§ **EXERCISE DIRECTIONS**:
Copy verbatim the material from its first line to the line that holds "import math", including that line.

§ **SOURCE MATERIAL**:

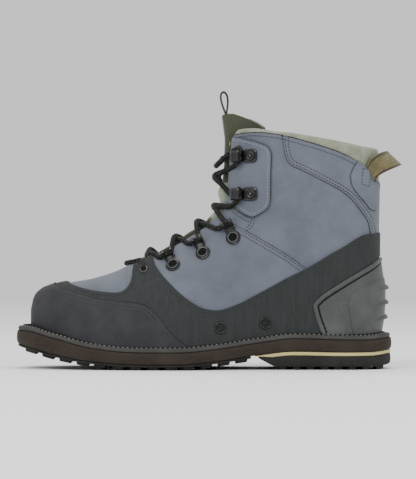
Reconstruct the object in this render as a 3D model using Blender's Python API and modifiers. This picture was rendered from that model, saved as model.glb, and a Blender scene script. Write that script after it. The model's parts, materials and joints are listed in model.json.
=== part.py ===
"""A wading boot for the left foot: lugged rubber sole, lasted upper, padded collar and laces.

The toe points to -X, the lateral side to -Y and the origin is the middle of the heel's tread.
Lengths are metres. Places along the boot are shares of the sole's length, from the toe tip.
Heights on the upper are shares of the upper's height, from the feather edge above the welt.
"""
import math

import bmesh
import bpy
import numpy as np
from mathutils import Matrix, Vector
from mathutils.bvhtree import BVHTree

# Driving sizes
SOLE_LENGTH = 0.320
BALL_WIDTH = 0.118
HEEL_WIDTH = 0.086
UPPER_HEIGHT = 0.1735
SHAFT_WIDTH = 0.088
TOE_SPRING = 0.0167
HEEL_LIFT = 0.0108
TOE_OFFSET = 0.010
TOE_BUMPER = 0.0038
OUTSOLE_THICKNESS = 0.0045
LUG_HEIGHT = 0.0024
MIDSOLE_THICKNESS = 0.0098
WELT_THICKNESS = 0.0038
WEDGE_THICKNESS = 0.0030
INSOLE_THICKNESS = 0.0035
SIDE_LEDGE = 0.0070
WELT_INSET = 0.0008
UPPER_WALL = 0.0025
FOXING_WALL = 0.0016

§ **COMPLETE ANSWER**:
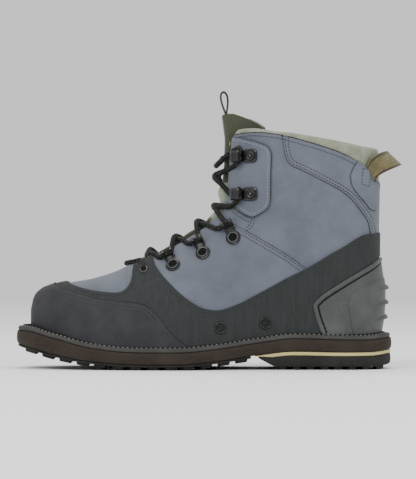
Reconstruct the object in this render as a 3D model using Blender's Python API and modifiers. This picture was rendered from that model, saved as model.glb, and a Blender scene script. Write that script after it. The model's parts, materials and joints are listed in model.json.
=== part.py ===
"""A wading boot for the left foot: lugged rubber sole, lasted upper, padded collar and laces.

The toe points to -X, the lateral side to -Y and the origin is the middle of the heel's tread.
Lengths are metres. Places along the boot are shares of the sole's length, from the toe tip.
Heights on the upper are shares of the upper's height, from the feather edge above the welt.
"""
import math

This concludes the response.